I open my eyes, not knowing where I am, tied to an industrial boiler with black bin bags. "Why were you in my truck?" shouts a voice from behind. A rotting lettuce, possibly iceberg, possibly romaine, is thrown at my face. "I was looking for my paycheck. It fell onto your truck." "You're lying! There are no paychecks anymore. What do you think this is? The Golden Years?" Another piece of rotting fruit hits me in the head.

Wham. Bam. Smash. Two bodies drop to the floor. Marine Cabbie comes to save the day, whacking the binmen with a spade. About fifty more binmen come flooding into the boiler room, but between us, we manage to fend them off with more waste. I grab the cheque, we exit through a window, and speed away in his taxi.

*****
Best of luck to everyone out there feeling the squeeze at the moment.

'Credit Crunch' - THE MOVIE - will be out in cinemas soon.

To Do: Cash more cheques, get more cheques. Seriously.

Wednesday, 1 October 2008

Girlfriends are more important than films.

An excerpt from recent Guardian article by Tom Perrotta, novelist and screenwriter:

"A few years earlier, I'd come perilously close to dumping an otherwise excellent girlfriend after she professed her admiration for An Officer and a Gentleman."

I mean, really. Come on Tom, let's set the record straight here. You're saying that you would gladly rid yourself of a perfectly good girlfriend so that you can stay indoors on a friday night watching Platoon on DVD, safe in the knowledge that no romance-loving woman is going to interrupt your party-for-one by asking to watch Richard Gere.
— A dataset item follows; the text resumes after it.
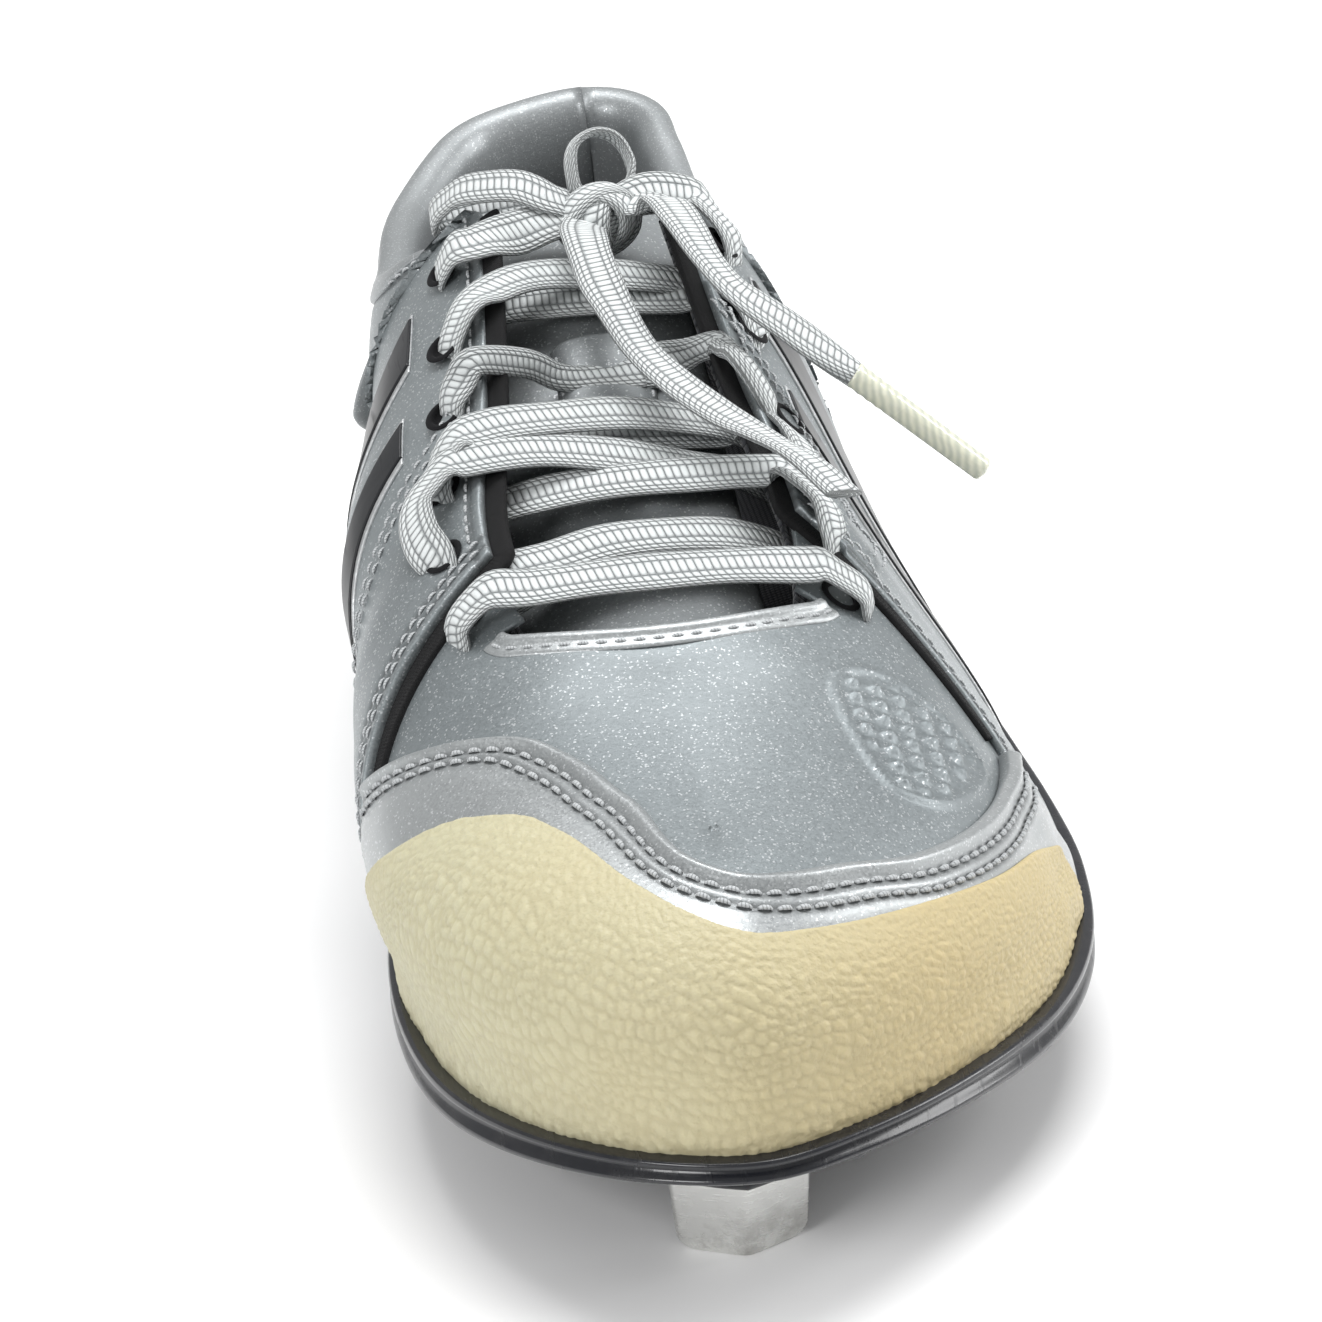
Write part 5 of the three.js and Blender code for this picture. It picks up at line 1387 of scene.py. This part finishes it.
ups = [(0.1, -0.4, 0.9)] * 4 + [(0.35, -0.4, 0.8)] * 4 + [(0.5, -0.3, 0.8)] * 3
end_front, route_front = strand("lace_end_front", END_FRONT, ups, stands_for=["lace_end_front"])

tip = place(*np.array(END_LATERAL[-1]))
way = unit(route_lateral[-1] - route_lateral[-4])
share = np.linspace(0, 1, 60)
girth = 2.2 * (1 - 0.05 * share) * np.sqrt(1 - np.clip((share - 0.97) / 0.032, 0, 1) ** 2)
girth = girth + 0.07 * np.sin(share * 90) * (share < 0.3)
centre = tip + way * (share[:, None] * 25.5 - 1.0) * MM
side = np.broadcast_to(unit(np.cross(way, [0, 0, 1.0])), centre.shape)
circle = np.linspace(0, 2 * np.pi, 24, endpoint=False)
section = girth[:, None, None] * np.stack([np.cos(circle), np.sin(circle)], -1)[None] * [1, 0.9]
aglet = sweep("aglet_lateral", (centre, side, np.cross(side, way)), section, aglet_plastic,
              stands_for=["aglet_lateral"])

# %% [markdown]
# The outsole is one moulding. Its grid runs from the heel to the toe, and each row goes once round
# a cross-section: down the outer wall, across the underside, up the inner wall and over the rim.
# The underside's relief is a sum of signed distances: a step that leaves a flat flange round the
# edge, a ring band through the front seats, an X of ribs between them, glossy sunk panels, and
# flow lines where the sole narrows.

# %% Relief of the underside
SPIKES = {"toe": (263, -10, -90), "forefoot_lateral": (225, 22, -50), "forefoot_medial": (224, -26, -115),
          "ball_lateral": (172, 32, 50), "ball_medial": (169, -17, 120), "heel_lateral": (35, 25.5, 45),
          "heel_medial": (40, -11, 135)}
FRAME_CENTRE = (199, 3)
RING = spline([(272, -8), (262, 8), (246, 20), (226, 28), (200, 35.5), (172, 38.5), (152, 33), (132, 17),
               (120, 5), (132, -4), (152, -16), (172, -25), (200, -33), (224, -35), (246, -31),
               (264, -22)], 220, closed=True)[:-1]
WAIST = spline([(92, 6), (87, 22), (72, 25.5), (56, 22), (52, 10), (58, -1), (74, -4), (88, -1)], 60,
               closed=True)[:-1]
FAN = spline([(27, 6), (16, 20), (7, 16), (5, 7), (8, -2), (17, -6)], 48, closed=True)[:-1]


def underside_relief(s, x, edge):
    """Depth in mm below the smooth sole, positive downward, for points edge mm in from the outline."""
    depth = 0.9 * ease(edge, 10.2, 9.0) + 0.5 * np.exp(-(((edge - 10.6) / 0.7) ** 2))
    inside = polygon_inside(s, x, RING)
    arms = np.min([segment_distance(s, x, FRAME_CENTRE, SPIKES[k][:2])
                   for k in SPIKES if "heel" not in k and k != "toe"], 0)
    seats = np.min([np.hypot(s - a, x - b) for a, b, _ in SPIKES.values()], 0)
    front = ease(s, 128, 140)
    depth += front * (1.1 * ease(np.abs(inside + 3), 3.4, 2.2) - 0.5 * ease(np.abs(inside + 3), 1.3, 0.6))
    depth += 1.5 * ease(arms, 5.2, 3.4) * (inside > -3)
    depth -= 1.1 * ease(arms, 2.2, 1.2) * (inside > 0) * ease(seats, 14, 18)
    panel = ease(inside, 3.6, 5.2) * ease(arms, 6.4, 8) * ease(seats, 16, 17.5) * ease(s, 134, 142)
    depth -= 1.1 * panel
    depth += 0.5 * np.exp(-((seats - 16.4) / 0.9) ** 2)
    flow = np.hypot((s - 116) / 26, (x - 3) / 12)
    lines = np.cos(2 * np.pi * (np.abs(x - 3 - 0.08 * (s - 116)) + 0.011 * (s - 116) ** 2) / 3.4)
    depth += 0.55 * lines * ease(flow, 1.15, 0.6) * ease(edge, 9.5, 12)
    waist = polygon_inside(s, x, WAIST)
    depth += 0.7 * np.exp(-(((waist + 1.2) / 1.0) ** 2)) - 1.0 * ease(waist, 0.2, 1.6)
    heel_flow = np.hypot((s - 36) / 9, (x - 6) / 10)
    depth += 0.45 * np.cos(2 * np.pi * np.abs(x - 6.5) / 3.0) * ease(heel_flow, 1.3, 0.7)
    fan = polygon_inside(s, x, FAN)
    split = np.abs(x - 7) * ease(s, 26, 8)
    depth += 0.5 * np.exp(-(((fan + 0.8) / 0.8) ** 2)) - 0.8 * ease(fan, 0.2, 1.2)
    depth += 0.8 * ease(fan, 0.2, 1.2) * ease(split, 1.2, 0.4)
    for bump_s, bump_x in ((279, 4), (273, -30)):
        depth += 1.2 * np.exp(-(np.hypot(s - bump_s, x - bump_x) / 1.9) ** 4)
    return depth * ease(edge, 1.0, 3.5)


# %% Outsole moulding
FLOOR_THICKNESS = 3.6
f = np.linspace(0, 1, 431)
WALL = spline([(8.0, 6.0), (8.0, 1.2), (7.2, 0.0), (4.0, -0.1), (1.2, 0.0), (0.25, -0.35), (0.0, -1.3),
               (0.05, -2.4), (0.9, -3.0), (1.1, -4.6), (0.5, -6.4), (-0.0, -7.6), (0.0, -8.6),
               (0.5, -9.9), (1.5, -10.7)], 30)
share_down = np.clip(-WALL[:, 1] / 10.7, 0, 1)
wall_points = []
for u in (f, 2 - f):
    inset_s, inset_x = edge_at(u[:, None], WALL[None, :, 0])
    outer_s, _ = edge_at(u[:, None], 0 * WALL[None, :, 0])
    height = sole_top(outer_s) - sole_bottom(outer_s)
    outside = sole_top(outer_s) - share_down * (height - 0.3)
    z = np.where(WALL[None, :, 1] > 0, sole_top(outer_s) - WALL[None, :, 1] * 1.3, outside)
    wall_points.append(np.stack([inset_s, inset_x, z], -1))
lateral_low = np.stack(edge_at(f, 3.0), -1)
medial_low = np.stack(edge_at(2 - f, 3.0), -1)
across = np.linspace(0, 1, 126)
across = across + 0.03 * np.sin(2 * np.pi * across) / 2
under = lateral_low[:, None] + (medial_low - lateral_low)[:, None] * across[None, :, None]
rim_line = walk(np.linspace(0, 2, 700))
edge = np.min([np.hypot(under[..., 0] - a, under[..., 1] - b) for a, b in rim_line], 0)
crown = 0.6 * np.sin(np.pi * across)[None] * ease(edge, 8, 24)
depth = underside_relief(under[..., 0], under[..., 1], edge)
under_z = sole_bottom(under[..., 0]) - depth - crown + 0.6 * ease(edge, 4.2, 2.8)
underside = np.concatenate([under, under_z[..., None]], -1)
section = np.concatenate([wall_points[0][:, 1:], underside, wall_points[1][:, :0:-1]], 1)
for k in (1, 0):
    inner = wall_points[k][:, :1].copy()
    inner[..., 2] = sole_bottom(inner[..., 0]) + FLOOR_THICKNESS
    section = np.concatenate([section, inner], 1)
points = in_frame(section)
faces = quads(*points.shape[:2], 0, True, wrap=True)
uv = np.stack([points[..., 0], points[..., 1]], -1)
make("outsole_plate", points, faces, black_plastic, stands_for=["outsole_plate"], uv=uv)
print("outsole grid:", points.shape[:2], "deepest relief", round(float(depth.max()), 2), "mm")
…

I'm sorry to say it Tom, but the truth is that no matter how good looking you are, the chances are that you still pale in comparison to Richard Gere. Let's face it, the guy has some swarve and panache which you can buy with a Hollywood actor's salary. You're girlfriend probably didn't admire An Officer and a Gentleman, she simply wanted to watch it for Dicky Gere.

To Do: Watch more Richard Gere movies to improve girlfriend skills.